Acta Not Where Finger Should Be Pointed For Tribe Demise
By Craig Gifford
With the Indians mired in one of their worst stretches of baseball in recent memory, a lot of fingers are being pointed. That is to be expected when a team loses 21 of 25 games, including two losing streaks of eight or more in the span of a month.
The reality is, everyone involved with the club deserves to have at least one finger pointed in their direction. The pitchers are not getting outs. The hitters are not scoring runs. You can continue up the food chain with coaching, front office and ownership all being able to take some blame in Cleveland’s swoon.
The easiest place to lay blame, however, is with coaching. People look at the team and its funk and come right to the conclusion that manager Manny Acta is at fault for this mess. There are certainly situations where even he would probably admit things could have been done differently, something more could have been said or an in-game move could have been made. However, he does not really deserve to be the fall guy.
Upper management saddled Acta with a team with major flaws. Flaws that were glossed over when the team was having early success, but critical flaws nonetheless. They are flaws that the greatest of managers would have a hard time overcoming. First, there is the nearly all-left-handed lineup. When the team was winning, struggling against left-handed pitching was not so bad. However, expecting any team to win enough games against righties to overcome a poor record against lefties is asking a lot. Besides that, other teams got smart and called a lefty up from the minors when they saw the Tribe on the schedule.
Continue with ownership putting financial limitations on the team and the Indians were able to only supplement the lineup through bargain-basement free-agent finds. Large paydays for top guys on the market just do not happen under the Dolan regime. You can only do so much with a team full of mostly young guys and journeymen.
Finally, the team expected Acta to win with a rotation that had a question mark everywhere except for Justin Masterson. Could Ubaldo Jimenez get back his All-Star stuff? Could Derek Lowe defeat Father Time? Could Josh Tomlin be what he was in the first half of 2011? The answers to all of these became, no. The Indians will need to find more of a sure thing in the rotation if they are to continue with their hope of winning with strong pitching.
So you have Acta trying to manage a flawed team above its capabilities. Up to July 26, it worked. The Indians were in contention for the AL Central and AL Wild Card. Then, the 11-game losing streak hit. It became apparent Cleveland needed help. Help did not come at the trade deadline and all hope is now lost. A team that many thought could be .500 or better before the season, is now staggering to the finish line and could lose 90 or more games.

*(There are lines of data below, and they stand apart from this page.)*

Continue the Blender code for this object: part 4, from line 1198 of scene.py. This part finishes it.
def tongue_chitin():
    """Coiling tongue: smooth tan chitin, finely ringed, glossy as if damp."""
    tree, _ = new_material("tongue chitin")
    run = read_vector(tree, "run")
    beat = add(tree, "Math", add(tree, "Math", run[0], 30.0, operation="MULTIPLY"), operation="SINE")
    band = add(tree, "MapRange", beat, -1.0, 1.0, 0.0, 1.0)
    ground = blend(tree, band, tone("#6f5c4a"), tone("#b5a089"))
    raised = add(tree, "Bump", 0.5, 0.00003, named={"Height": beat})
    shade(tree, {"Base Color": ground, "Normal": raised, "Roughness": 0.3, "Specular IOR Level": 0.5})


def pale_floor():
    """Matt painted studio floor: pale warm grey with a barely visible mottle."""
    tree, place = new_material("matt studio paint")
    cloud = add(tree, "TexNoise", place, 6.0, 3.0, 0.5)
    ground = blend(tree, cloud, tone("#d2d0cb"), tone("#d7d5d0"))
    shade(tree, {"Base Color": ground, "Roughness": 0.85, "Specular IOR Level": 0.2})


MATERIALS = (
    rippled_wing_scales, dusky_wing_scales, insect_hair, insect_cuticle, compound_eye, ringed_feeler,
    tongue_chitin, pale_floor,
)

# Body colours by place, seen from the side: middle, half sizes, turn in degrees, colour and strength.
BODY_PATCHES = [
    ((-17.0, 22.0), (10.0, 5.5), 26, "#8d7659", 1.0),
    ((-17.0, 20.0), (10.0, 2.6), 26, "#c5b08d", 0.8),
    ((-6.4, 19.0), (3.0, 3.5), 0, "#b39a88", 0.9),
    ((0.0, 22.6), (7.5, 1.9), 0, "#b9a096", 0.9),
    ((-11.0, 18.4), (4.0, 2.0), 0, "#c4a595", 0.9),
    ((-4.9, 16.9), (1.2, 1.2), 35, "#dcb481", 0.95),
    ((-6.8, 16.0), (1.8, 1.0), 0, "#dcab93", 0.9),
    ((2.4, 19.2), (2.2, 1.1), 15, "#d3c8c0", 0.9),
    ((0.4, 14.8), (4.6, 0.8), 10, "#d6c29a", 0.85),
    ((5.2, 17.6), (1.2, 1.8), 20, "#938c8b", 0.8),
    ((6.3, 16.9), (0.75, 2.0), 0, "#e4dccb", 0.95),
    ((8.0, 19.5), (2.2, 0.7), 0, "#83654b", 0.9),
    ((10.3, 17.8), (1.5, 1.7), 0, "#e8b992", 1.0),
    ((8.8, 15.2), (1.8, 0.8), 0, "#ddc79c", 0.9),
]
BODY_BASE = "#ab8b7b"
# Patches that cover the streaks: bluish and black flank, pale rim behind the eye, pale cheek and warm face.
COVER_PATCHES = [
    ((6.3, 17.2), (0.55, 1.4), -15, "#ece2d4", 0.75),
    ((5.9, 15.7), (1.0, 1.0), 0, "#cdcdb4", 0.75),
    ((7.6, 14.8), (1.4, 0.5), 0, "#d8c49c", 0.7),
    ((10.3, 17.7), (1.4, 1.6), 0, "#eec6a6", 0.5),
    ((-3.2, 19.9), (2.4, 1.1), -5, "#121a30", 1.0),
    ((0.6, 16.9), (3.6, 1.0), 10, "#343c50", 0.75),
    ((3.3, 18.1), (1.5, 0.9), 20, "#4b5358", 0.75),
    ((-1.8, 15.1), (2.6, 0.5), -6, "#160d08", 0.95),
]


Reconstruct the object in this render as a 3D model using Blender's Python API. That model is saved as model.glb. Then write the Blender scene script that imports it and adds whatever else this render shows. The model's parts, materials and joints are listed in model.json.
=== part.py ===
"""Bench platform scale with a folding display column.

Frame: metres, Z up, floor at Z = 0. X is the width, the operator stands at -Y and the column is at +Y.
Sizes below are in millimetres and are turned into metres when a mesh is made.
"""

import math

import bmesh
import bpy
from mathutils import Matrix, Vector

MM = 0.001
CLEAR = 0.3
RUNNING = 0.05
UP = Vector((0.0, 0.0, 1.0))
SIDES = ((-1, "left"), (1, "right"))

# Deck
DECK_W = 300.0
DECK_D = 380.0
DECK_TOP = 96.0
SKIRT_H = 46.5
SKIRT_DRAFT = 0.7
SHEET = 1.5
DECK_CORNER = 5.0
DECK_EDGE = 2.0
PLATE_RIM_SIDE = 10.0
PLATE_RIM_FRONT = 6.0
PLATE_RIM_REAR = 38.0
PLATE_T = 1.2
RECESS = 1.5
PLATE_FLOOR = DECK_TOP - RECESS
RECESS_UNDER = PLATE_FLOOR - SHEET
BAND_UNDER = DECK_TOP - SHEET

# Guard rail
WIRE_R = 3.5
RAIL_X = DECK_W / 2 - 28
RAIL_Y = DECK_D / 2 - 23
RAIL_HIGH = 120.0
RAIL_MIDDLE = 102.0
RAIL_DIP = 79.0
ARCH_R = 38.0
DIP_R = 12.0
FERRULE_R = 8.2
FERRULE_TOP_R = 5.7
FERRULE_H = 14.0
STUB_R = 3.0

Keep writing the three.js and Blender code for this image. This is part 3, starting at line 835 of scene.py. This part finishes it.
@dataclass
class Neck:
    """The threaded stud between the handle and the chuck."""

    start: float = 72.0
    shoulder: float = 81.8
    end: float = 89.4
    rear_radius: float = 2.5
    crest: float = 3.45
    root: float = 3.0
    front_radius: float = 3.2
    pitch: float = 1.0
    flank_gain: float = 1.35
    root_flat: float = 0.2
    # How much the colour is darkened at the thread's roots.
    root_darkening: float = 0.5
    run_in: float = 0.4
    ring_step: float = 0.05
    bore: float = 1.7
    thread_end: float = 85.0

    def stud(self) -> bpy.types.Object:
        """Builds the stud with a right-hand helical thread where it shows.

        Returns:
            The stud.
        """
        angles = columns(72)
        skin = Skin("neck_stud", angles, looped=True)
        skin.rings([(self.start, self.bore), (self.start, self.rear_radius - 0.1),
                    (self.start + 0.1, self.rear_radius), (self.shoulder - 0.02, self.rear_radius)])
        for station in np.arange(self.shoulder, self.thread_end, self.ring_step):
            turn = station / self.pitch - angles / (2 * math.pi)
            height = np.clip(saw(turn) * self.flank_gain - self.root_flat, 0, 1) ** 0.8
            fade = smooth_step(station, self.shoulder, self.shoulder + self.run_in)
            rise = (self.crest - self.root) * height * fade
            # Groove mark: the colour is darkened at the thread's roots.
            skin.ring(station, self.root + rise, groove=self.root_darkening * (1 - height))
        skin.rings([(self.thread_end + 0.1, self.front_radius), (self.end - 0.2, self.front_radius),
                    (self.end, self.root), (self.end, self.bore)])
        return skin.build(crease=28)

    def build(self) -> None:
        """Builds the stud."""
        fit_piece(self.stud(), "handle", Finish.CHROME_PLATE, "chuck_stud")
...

When a team finishes the season that badly, changes happen. It is safe to say most fans would love to see change in the form of ownership spending. That is doubtful to happen. Change will more likely come in personnel moves. When that happens, the easiest fall guy is the manager.
Again, Acta does not deserve all the blame, but could get have the pink slip handed any day at this point. If Acta is let go, the Tribe will be looking for a replacement. There is an easy answer to that. Long-time Cleveland player and coach Sandy Alomar, Jr. is currently the Indians bench coach. He is a step away from being the manager and had several managerial interviews last season with other clubs. He is going to be the manager of a major league squad one day.
Many fans in Cleveland are clamoring for Alomar to be the head man for the Tribe. He played with the team for 12 seasons, winning the 1990 AL Rookie of the Year. He was key part of the team’s revival in the 1990s and the club’s two World Series trips that decade. He was the MVP of the 1997 All-Star Game, played at Jacobs Field. Alomar is one of Cleveland’s favorite sons.
Alomar has a lot going for him when it comes to being the Indians next manager, if Acta is let go. The question is, would it do any good?
Acta and Alomar are very similar in demeanor. Both are laid back. Neither one would ever rip a player in the media or get in a player’s face in public. As a player among a number of fiery Indians in the 90s, Alomar was one of the team’s calmer members. Acta and Alomar are both long-time baseball men who know the game inside and out. The reality is, Alomar replacing Acta would essentially be keeping the same guy in charge. It is why the two get along so well on the bench in their current positions.
If the Indians are to cut Acta loose, they would be better served to see what a more aggressive guy could do. Perhaps a coach with more spunk could light more of a fire under the team and get more out of the players. When getting rid of a manger it is usually best to go in the opposite direction on the next hire to truly make a change. Acta to Alomar is not the way to go for trying to elicit a different clubhouse attitude. It would only serve to appease the fan base.
Of course, instead of letting go of Acta, the team could just keep him. That may be the best route. Acta has gotten strong first halves in 2011 and 2012 that really were not as good as their record. However, through whatever means, Acta had the club in contention through the All-Star break both years. He has done an above-average job. It is hard to say he is the reason the Indians have not been able to be a contender for the entirety of either campaign.
Instead of pointing the fingers at Acta, maybe the fingers should be pointed at the guys who have built the roster and gave Acta the nearly impossible flaws to overcome.